Good married Fannie Rothchild in 1889. They had three children.
===The house===
He built his new house on 14th Street in 1904 at a cost of $7,000 in the midst of his new fortune. Good employed Millard F. Giesey, a Wheeling architect to construct his lavish residence. Giesey had already established his name in Wheeling in the later years of the 19th Century with architect Edward B. Franzheim and constructed a wide variety of buildings and homes stretching across a wide portion of West Virginia.

The home was completed in 1905 and Good spent another 22 years in residence until his death in 1927. During those years he would entertain his employees with parties at his home and donated freely though anonymously as he wanted the donations to be discreet. Wheeling Park received most of his charity and its twin man-made lakes are credited to Good's funding. When Good died nearly every store in Wheeling closed for his funeral out of respect for the prominent city leader.

The house passed to one of Good's sons, Samuel Lee Good, who continued his father's charity work and served on the Wheeling Park Commission from 1933 to 1972. Another son, Sidney, directed his father's business. Samuel lived in the house until 1920.

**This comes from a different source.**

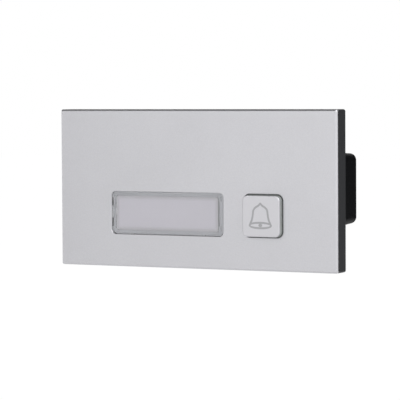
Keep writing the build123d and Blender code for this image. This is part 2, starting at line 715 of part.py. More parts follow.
def make_cover_gasket():
    """Flat gasket on the frame's ledge, with an eye round each cover screw."""
    ring = cavity_outline(GASKET_CLEAR) - cavity_outline(LEDGE_W - GASKET_CLEAR)
    ring += discs(COVER_SCREW_POINTS, COVER_BOSS_R)
    ring -= discs(COVER_SCREW_POINTS, COVER_SCREW_R + SHANK_CLEAR)
    return slab(ring - wells_outline(GASKET_CLEAR), LEDGE_Y, SKIRT_FRONT)


# Screws
def screw(x, z, seat, radius, length, head_r, head_t):
    """Pan-head screw with a cross recess, driven towards the street from the depth seat."""
    shank = slab(at(x, z, Circle(radius)), seat - length, seat)
    head = slab(at(x, z, Circle(head_r)), seat, seat + head_t)
    head = chamfer(head.edges().group_by(Axis.Y)[-1], HEAD_BREAK)
    cross = Rectangle(2 * CROSS_REACH, CROSS_W) + Rectangle(CROSS_W, 2 * CROSS_REACH)
    return shank + head - slab(at(x, z, cross), seat + head_t - CROSS_DEPTH, seat + head_t)


def make_cover_screws():
    """Six screws through the cover's flange into the frame's bosses."""
    size = (COVER_SCREW_R, COVER_SCREW_L, COVER_SCREW_HEAD_R, COVER_SCREW_HEAD_T)
    return Part() + [screw(x, z, HEAD_SEAT, *size) for x, z in COVER_SCREW_POINTS]


def make_board_screws():
    """Four screws through the board into the frame's posts."""
    size = (BOARD_SCREW_R, BOARD_SCREW_L, BOARD_SCREW_HEAD_R, BOARD_SCREW_HEAD_T)
    return Part() + [screw(x, z, BOARD_BACK, *size) for x, z in POST_POINTS]


def make_controller_chip():
    """Square controller chip with leads on all four sides."""
    angles = (0, 90, 180, 270)
    return leaded_chip(CHIP_PLACE, CHIP_SIZE, CHIP_T, CHIP_LEADS, CHIP_LEAD_PITCH, angles)


def make_bus_driver_chip():
    """Bus driver chip with leads on two sides."""
    size = (DRIVER_SIZE, DRIVER_T, DRIVER_LEADS, DRIVER_LEAD_PITCH)
    return leaded_chip(DRIVER_PLACE, *size, (0, 180))


PARTS = {
    "front_plate": make_front_plate(),
    "plate_adhesive": make_adhesive(),
    "base_frame": make_base_frame(),
    "thread_inserts": make_thread_inserts(),
    "nameplate_lens": make_nameplate_lens(),
    "name_card": make_name_card(),
    "light_guide": make_light_guide(),
    "button_cap": make_button_cap(),
    "contact_pill": make_contact_pill(),
    "button_seal": make_button_seal(),
    "main_board": make_main_board(),
    "controller_chip": make_controller_chip(),
    "bus_driver_chip": make_bus_driver_chip(),
    "filter_capacitors": make_filter_capacitors(),
    "power_inductor": make_power_inductor(),
    "chip_passives": make_chip_passives(),
    "backlight_leds": make_backlight_leds(),
    "bus_socket_in": make_bus_socket(*SOCKET_PLACES["in"]),
    "bus_socket_out": make_bus_socket(*SOCKET_PLACES["out"]),
    "socket_pins": make_socket_pins(),
    "rear_cover": make_rear_cover(),
    "cover_gasket": make_cover_gasket(),
    "cover_screws": make_cover_screws(),
    "board_screws": make_board_screws(),
}

os.makedirs("parts", exist_ok=True)
for name, shape in PARTS.items():
    export_step(shape, f"parts/{name}.step")
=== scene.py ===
import math

import bmesh
import bpy
import numpy as np
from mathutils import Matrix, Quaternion, Vector


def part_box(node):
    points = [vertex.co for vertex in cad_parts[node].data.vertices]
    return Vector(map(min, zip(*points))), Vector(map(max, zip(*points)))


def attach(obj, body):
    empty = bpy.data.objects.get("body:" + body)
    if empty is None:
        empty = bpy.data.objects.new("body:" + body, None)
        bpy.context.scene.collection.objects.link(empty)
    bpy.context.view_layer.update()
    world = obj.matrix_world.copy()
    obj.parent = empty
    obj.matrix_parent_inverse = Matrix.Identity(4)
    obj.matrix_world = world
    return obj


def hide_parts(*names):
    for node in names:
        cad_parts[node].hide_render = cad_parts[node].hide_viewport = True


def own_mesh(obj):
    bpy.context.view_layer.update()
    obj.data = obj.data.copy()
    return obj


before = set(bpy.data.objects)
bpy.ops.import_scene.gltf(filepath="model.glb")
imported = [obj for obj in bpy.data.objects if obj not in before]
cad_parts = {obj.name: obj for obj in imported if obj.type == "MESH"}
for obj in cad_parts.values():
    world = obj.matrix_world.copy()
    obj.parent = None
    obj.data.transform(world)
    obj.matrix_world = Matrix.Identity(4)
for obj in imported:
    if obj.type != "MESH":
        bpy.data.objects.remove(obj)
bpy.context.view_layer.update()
scene = bpy.context.scene

# Circuit board and the parts soldered to it
# Glass-fibre board under green solder mask. Moulded chips, drawn cans, a ferrite inductor
# and small ceramic chips are reflowed on the side to the wall, and four lamps on the other.


def add(tree, kind, values=None, **settings):
    """Adds a shader node. values fills its inputs: a socket is linked, anything else is written."""
    node = tree.nodes.new("ShaderNode" + kind)
    for key, value in settings.items():
        setattr(node, key, value)
    for key, value in (values or {}).items():
        if isinstance(value, bpy.types.NodeSocket):
            tree.links.new(value, node.inputs[key])
        else:
            node.inputs[key].default_value = value
    return node


def effect(name, inputs, outputs):
    """Empty shader node group; gives its tree, the sockets it takes in and its output node."""
    tree = bpy.data.node_groups.new(name, "ShaderNodeTree")
    for label, kind in inputs.items():
        tree.interface.new_socket(label, in_out="INPUT", socket_type="NodeSocket" + kind)
    for label, kind in outputs.items():
        tree.interface.new_socket(label, in_out="OUTPUT", socket_type="NodeSocket" + kind)
    start = tree.nodes.new("NodeGroupInput")
    return tree, start.outputs, tree.nodes.new("NodeGroupOutput")


def make_grain_effect():
    """Fine grain and broad mottling.

    height = fine noise with cells of the grain's size
    tone = 1 + speckle * (fine - 1/2) + mottle * (broad - 1/2)
    The tone multiplies the colour, and the mottling alone multiplies the roughness.
    """
    inputs = {"Color": "Color", "Roughness": "Float", "Cells": "Float"}
    inputs.update({"Speckle": "Float", "Mottle": "Float"})
    outputs = {"Color": "Color", "Roughness": "Float", "Height": "Float"}
    tree, taken, end = effect("surface_grain", inputs, outputs)
    patches_per_m = 55.0
    place = add(tree, "TexCoord").outputs["Object"]
    fine = add(tree, "TexNoise", {"Vector": place, "Scale": taken["Cells"], "Detail": 2.0})
    broad = add(tree, "TexNoise", {"Vector": place, "Scale": patches_per_m, "Detail": 3.0})
    speck = add(tree, "Math", {0: fine.outputs["Fac"], 1: 0.5}, operation="SUBTRACT")
    patch = add(tree, "Math", {0: broad.outputs["Fac"], 1: 0.5}, operation="SUBTRACT")
    clouding = {0: patch.outputs[0], 1: taken["Mottle"], 2: 1.0}
    cloud = add(tree, "Math", clouding, operation="MULTIPLY_ADD")
    toning = {0: speck.outputs[0], 1: taken["Speckle"], 2: cloud.outputs[0]}
    tone = add(tree, "Math", toning, operation="MULTIPLY_ADD")
    tinting = {0: taken["Color"], "Scale": tone.outputs[0]}
    color = add(tree, "VectorMath", tinting, operation="SCALE")
    rough = add(tree, "Math", {0: taken["Roughness"], 1: cloud.outputs[0]}, operation="MULTIPLY")
    tree.links.new(color.outputs[0], end.inputs["Color"])
    tree.links.new(rough.outputs[0], end.inputs["Roughness"])
    tree.links.new(fine.outputs["Fac"], end.inputs["Height"])
    return tree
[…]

The house is currently owned by Dominick Cerrone, who operates Good Mansion Wines out of the historic home.

==Appearance==
The Good Mansion is a three-story Classical Revival style brick townhouse. It features a full-width porch with pairs and clusters of fluted wooden columns on sandstone plinths. The third story facade has an engaged Ionic order brick colonnade. It has a sumptuous interior.